『ナチュラルウーマン』 ほか、お薦め公開作品 ― 2018年02月12日 18:09
フェルナンド・レオン・デ・アラノア『ロープ 戦場の生命線』が公開
★フェルナンド・レオン・デ・アラノア「A Perfect Day」(「Un dia perfecto」2015)が『ロープ 戦場の生命線』という邦題で既に劇場公開されています。主な言語は英語ですがゴヤ賞2016の最優秀脚色賞を受賞した作品です。パウラ・ファリアスの小説 ”Dejarse llover”(仮訳「雨は降ったままで」)の映画化です。オリジナル・タイトルの“A perfect Day” は、1995年のボスニア紛争中に作られたブルックリン出身のルー・リード(1942~2013)の歌詞から採られているそうです。監督の最新作「Loving Pablo」に出演したハビエル・バルデムとペネロペ・クルスの二人は、ゴヤ賞2018の主演男優・女優賞にノミネートされました。こちらも英語映画ですから公開されるでしょうか。

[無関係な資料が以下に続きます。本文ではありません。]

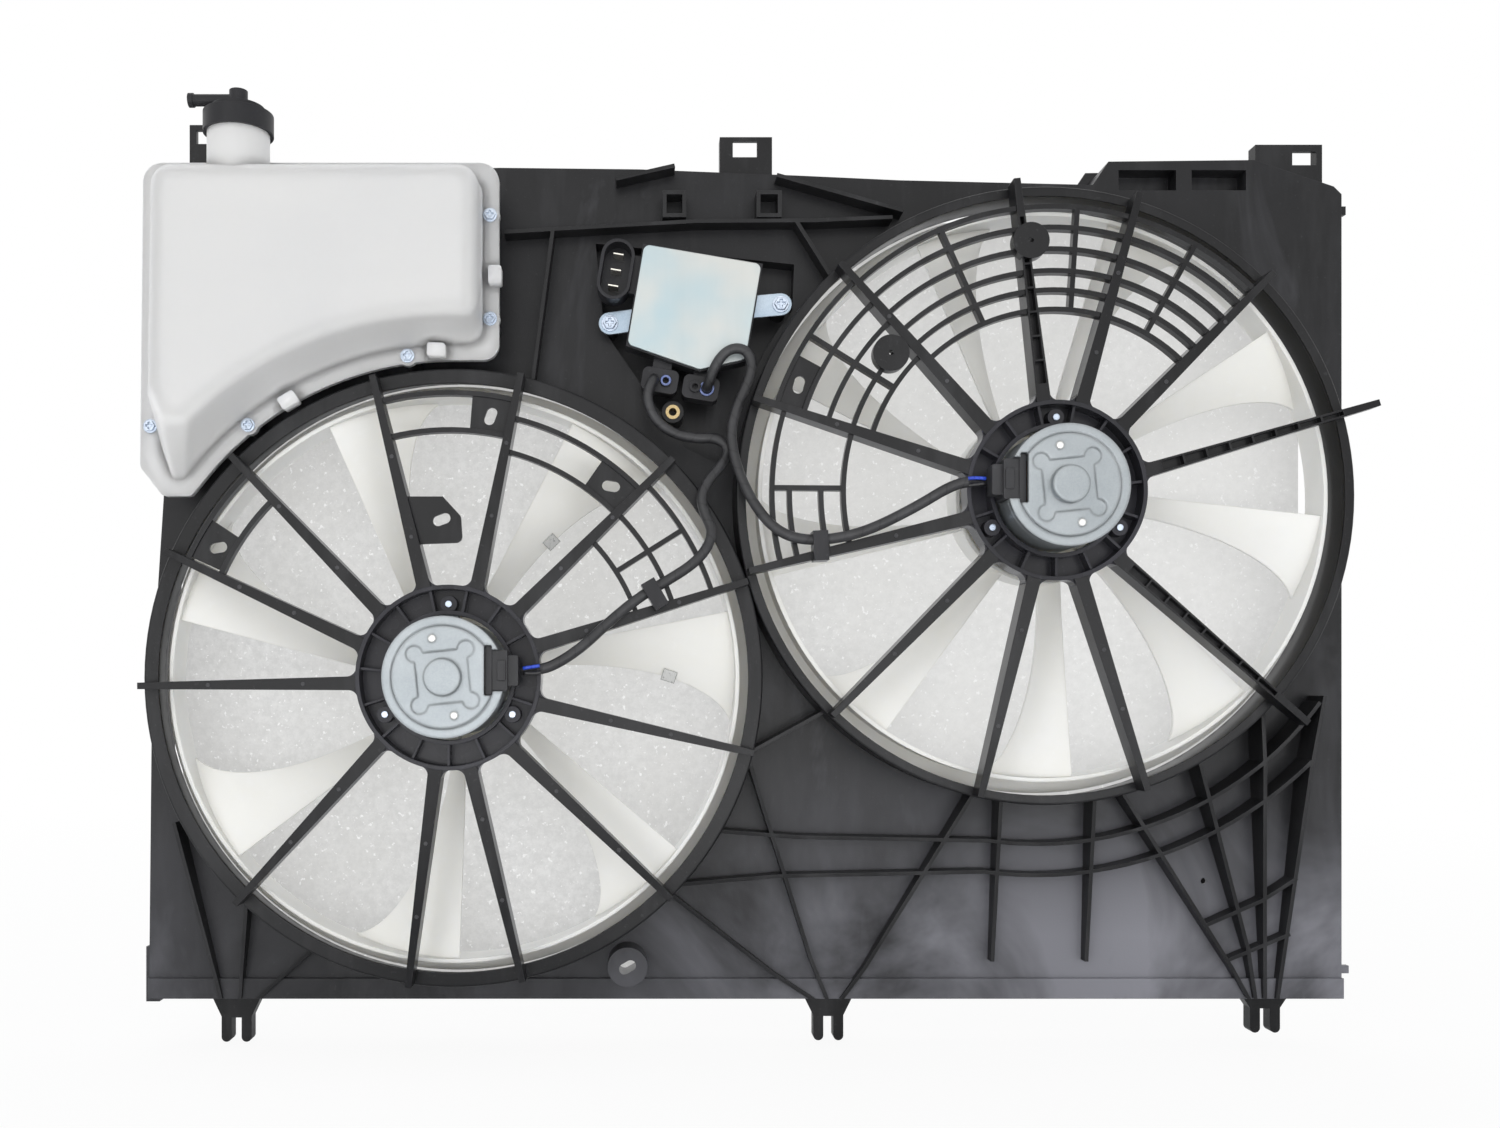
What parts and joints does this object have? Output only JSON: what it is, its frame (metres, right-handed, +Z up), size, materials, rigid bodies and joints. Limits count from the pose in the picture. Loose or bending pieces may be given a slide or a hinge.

★カンヌ映画祭と併催される「監督週間」でワールド・プレミアされた折りと、ゴヤ賞2016でノミネートされたときに作品紹介をしております。1995年、停戦直後のバルカン半島の紛争地が舞台、国際支援活動家 5人の動機もさまざまです。モラトリアムの冴えない中年男ティム・ロビンス、もう嫌気がさしているベニチオ・デル・トロ、デル・トロの元カノオルガ・キュリレンコ、住民の役に立ちたいメラニー・ティエリー、早く終わりにしたいフェジャ・ストゥカンと、キャスト陣も個性豊かです。放り込まれた死体で飲めなくなった井戸と1本のロープをめぐって奔走する。目立ちたがり屋だが当てにできない国連職員をからませて、可笑しくても笑えない戦争コメディドラマ。
*「A Perfect Day」の作品紹介・監督キャリアの記事は、コチラ⇒2016年1月14日
(死体が投げ込まれている井戸を覗く5人の活動家)
◎公開2018年2月10日、新宿武蔵野館、渋谷シネパレス、他。
ゴヤ賞2018イベロアメリカ映画賞受賞の『ナチュラルウーマン』
★これから公開が予定されている映画がセバスチャン・レリオの『ナチュラルウーマン』、自身トランスジェンダーのダニエラ・ベガがヒロインのマリナ・ビダルを演じる。既に詳細な公式サイトも立ち上がっております。3月4日に結果発表のあるアカデミー賞外国語映画賞5作品に踏みとどまることができました。チリとしてはパブロ・ララインの『No』以来です。受賞すれば初めてとなります。製作会社はラライン兄弟の「Fabula」が中心、『No』のときの経験を生かしてプロモーションに力を入れていることでしょうが、対抗馬には『ザ・スクエア 思いやりの聖域』など話題作が顔を揃えています。当ブログでは原題の「Una mujer fantástica」でご紹介しています。
(ダニエラ・ベガ、映画から)
★監督とベガはゴヤ賞のガラ(2月3日)に出席してトロフィーを受け取ったばかりですが、2月5日に行われたアカデミー賞の候補者招待昼食会にも姿を見せていました。実話を元にしたスピールバーグの『ペンタゴン・ペーパーズ/最高機密文書』に出演、主演女優賞ノミネートのメリル・ストリープと歓談しているフォトなども配信されていました。今年はフェミニズムが脚光を浴びているから、もしかしたら・・・期待したい。
*『ナチュラルウーマン』(「Una mujer fantástica」)の主な記事は、コチラ⇒2017年1月26日
(ダニエラ・ベガとレリオ監督、2月3日のゴヤ賞ガラにて)
◎公開2018年2月24日、シネスイッチ銀座、新宿シネマカリテ、恵比寿ガーデンシネマ、順次全国ロードショー。
*映画新情報*
★ルクレシア・マルテルの『サマ』が、ロッテルダム映画祭2018(1月24日~2月4日)の優れたオランダとの共同製作作品に贈られるKNF 賞を受賞しました。ベネチア映画祭2017でワールドプレミアして以来、出品した国際映画祭は多数に上りますが、審査員の意見が割れるのか、なかなか受賞には結びつかないようです。
★ゴヤ賞助演女優賞にノミネートされ、授賞式には出席するとアナウンスされながら、次回作撮影のためパスしたロラ・ドゥエニャスですが、次回作のアウトラインが見えてきました。短編作家として活躍しているセリア・リコ・クラベリーノの長編デビュー作「Viaje alrededor del cuarto de una madre」です。同じゴヤ賞助演女優賞にノミネートされたアンナ・カスティーリョと母娘を演じる。他の共演者は助演女優賞受賞のアデルファ・カルボ、ペドロ・カサブランクなど実力者が脇を固めています。